Perseverance as a learnable discipline
Perseverance has an unappealing reputation. People imagine it as gritting your teeth through unpleasant circumstances indefinitely, enduring misery through sheer stubbornness. That is not what it is, and that version is neither sustainable nor wise. Real perseverance is a practical skill: the ability to sustain effort through the phase where results are not yet visible. That phase is precisely where most people stop, which is precisely why most people do not get the results.
Here is the most useful insight in this whole branch. Track inputs, not outputs. When you measure what you put in — hours of focused work, skills practised, contacts made, pieces of work completed — rather than what comes out — income, clients, recognition, success — you give yourself something actionable to do every single day, regardless of where the results currently stand. Inputs are in your control. You can always do today's input. Outputs are not in your control; they lag behind the inputs by weeks, months, sometimes years.
That lag is where ambition goes to die. The person who measures only outputs looks at a month of effort, sees no change in income, and concludes it is not working. The person who measures inputs looks at the same month, sees a month of work done well, and knows the results are accumulating somewhere out of sight, the way water fills a tank before it ever reaches the tap.
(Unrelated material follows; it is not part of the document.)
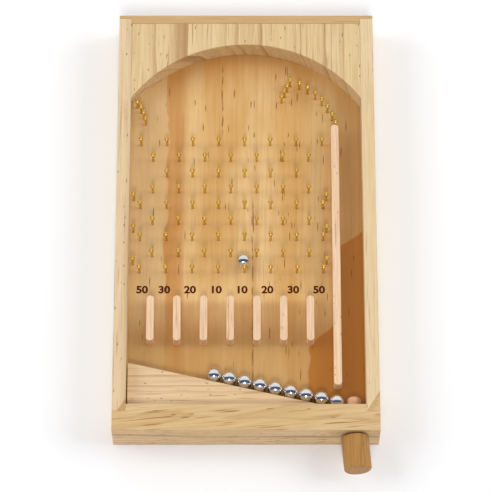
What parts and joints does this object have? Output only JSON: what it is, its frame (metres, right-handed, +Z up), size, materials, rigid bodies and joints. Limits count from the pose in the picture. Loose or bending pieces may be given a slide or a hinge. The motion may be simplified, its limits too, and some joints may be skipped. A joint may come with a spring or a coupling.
{
  "type": "pachinko machine",
  "caption": "Wooden tabletop pachinko board: open pine tray with an arched top, brass nails, scoring pockets, a return ramp, loose chrome balls and a sprung plunger.",
  "frame": {"origin": "centre of the case's flat underside", "axes": "+Z up out of the playfield towards the player, +Y from the plunger end to the arch end, +X to the player's right"},
  "size_m": [0.1924, 0.3612, 0.0325],
  "materials": {
    "pine_case": "planed, bare",
    "pine_playfield": "satin varnish",
    "pine_ramp": "planed, bare",
    "beech_strip": "sanded, bare",
    "dowel_knob": "sanded, oiled",
    "dowel_rod": "sanded, bare",
    "brass_nail": "bright",
    "chrome_ball": "mirror",
    "spring_steel": "drawn wire"
  },
  "bodies": {
    "cabinet": {"playfield_board": "pine_playfield", "left_side_wall": "pine_case", "right_side_wall": "pine_case", "top_rail": "pine_case", "bottom_rail": "pine_case", "arch_block": "pine_case", "return_ramp": "pine_ramp", "lane_divider": "beech_strip", "pocket_divider_1": "beech_strip", "pocket_divider_2": "beech_strip", "pocket_divider_3": "beech_strip", "pocket_divider_4": "beech_strip", "pocket_divider_5": "beech_strip", "pocket_divider_6": "beech_strip", "pocket_divider_7": "beech_strip", "nail_row_1": "brass_nail", "nail_row_2": "brass_nail", "nail_row_3": "brass_nail", "nail_row_4": "brass_nail", "nail_row_5": "brass_nail", "nail_row_6": "brass_nail", "nail_row_7": "brass_nail", "nail_row_8": "brass_nail", "nail_row_9": "brass_nail", "left_guard_nails": "brass_nail", "right_guard_nails": "brass_nail", "top_left_nails": "brass_nail", "top_right_inner_nails": "brass_nail", "top_right_arc_nails": "brass_nail", "plunger_spring": "spring_steel"},
    "plunger": {"plunger_knob": "dowel_knob", "plunger_rod": "dowel_rod", "striker": "dowel_rod"},
    "ball_1_body": {"ball_1": "chrome_ball"},
    "ball_2_body": {"ball_2": "chrome_ball"},
    "ball_3_body": {"ball_3": "chrome_ball"},
    "ball_4_body": {"ball_4": "chrome_ball"},
    "ball_5_body": {"ball_5": "chrome_ball"},
    "ball_6_body": {"ball_6": "chrome_ball"},
    "ball_7_body": {"ball_7": "chrome_ball"},
    "ball_8_body": {"ball_8": "chrome_ball"},
    "ball_9_body": {"ball_9": "chrome_ball"},
    "ball_10_body": {"ball_10": "chrome_ball"}
  },
  "joints": [
    {"name": "plunger_pull", "type": "slide", "parent": "cabinet", "child": "plunger", "axis": [0, -1, 0], "range_m": [0, 0.008], "stiffness_N_per_m": 600, "springref_m": -0.004, "deforming": ["plunger_spring"]},
    {"name": "ball_1_lift", "type": "slide", "parent": "cabinet", "child": "ball_1_body", "axis": [0, 0, 1], "range_m": [0, 0.03]},
    {"name": "ball_2_lift", "type": "slide", "parent": "cabinet", "child": "ball_2_body", "axis": [0, 0, 1], "range_m": [0, 0.03]},
    {"name": "ball_3_lift", "type": "slide", "parent": "cabinet", "child": "ball_3_body", "axis": [0, 0, 1], "range_m": [0, 0.03]},
    {"name": "ball_4_lift", "type": "slide", "parent": "cabinet", "child": "ball_4_body", "axis": [0, 0, 1], "range_m": [0, 0.03]},
    {"name": "ball_5_lift", "type": "slide", "parent": "cabinet", "child": "ball_5_body", "axis": [0, 0, 1], "range_m": [0, 0.03]},
    {"name": "ball_6_lift", "type": "slide", "parent": "cabinet", "child": "ball_6_body", "axis": [0, 0, 1], "range_m": [0, 0.03]},
    {"name": "ball_7_lift", "type": "slide", "parent": "cabinet", "child": "ball_7_body", "axis": [0, 0, 1], "range_m": [0, 0.03]},
    {"name": "ball_8_lift", "type": "slide", "parent": "cabinet", "child": "ball_8_body", "axis": [0, 0, 1], "range_m": [0, 0.03]},
    {"name": "ball_9_lift", "type": "slide", "parent": "cabinet", "child": "ball_9_body", "axis": [0, 0, 1], "range_m": [0, 0.03]},
    {"name": "ball_10_lift", "type": "slide", "parent": "cabinet", "child": "ball_10_body", "axis": [0, 0.28, 0.96], "range_m": [0, 0.03]}
  ]
}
The ability to keep working while the results are still invisible is not a mystical virtue. It is just the willingness to trust the input when the output has not arrived yet — and it is the single thing that most reliably separates the people who build from the people who intended to.
Action steps
- Define three inputs you can fully control and that genuinely drive your work forward — hours of focused production, skills deliberately practised, new contacts made. Write them down as the real scoreboard, separate from results.
- For the next thirty days, record those inputs daily and set the outputs aside. Income, client count, visible progress — these can wait. The question for each day is simply whether you did the inputs.
- When the urge to quit arrives because "it isn't working," it can help to look at the input record rather than the output. If the inputs are there and consistent, the honest reading is not that it has failed — it is that the lag has not yet closed. The results are accumulating somewhere not yet visible.
Closing reflection
There is no one coming to do this for you. That is not a pessimistic statement — it is a liberating one. If no one is coming, then the outcome is not waiting on anyone's permission or recognition. It is yours to determine. Barnum built his empire not because of luck or connections but because he decided, early and finally, to depend upon his own exertions, and he brought everything he had to every hour he worked. You have the same hours he had. The only open question is what you bring to them.
A useful place to begin: choose the one thing you have been waiting to begin, and start the smallest real version of it today, with what you already have. The waiting, it turns out, was always the hardest part.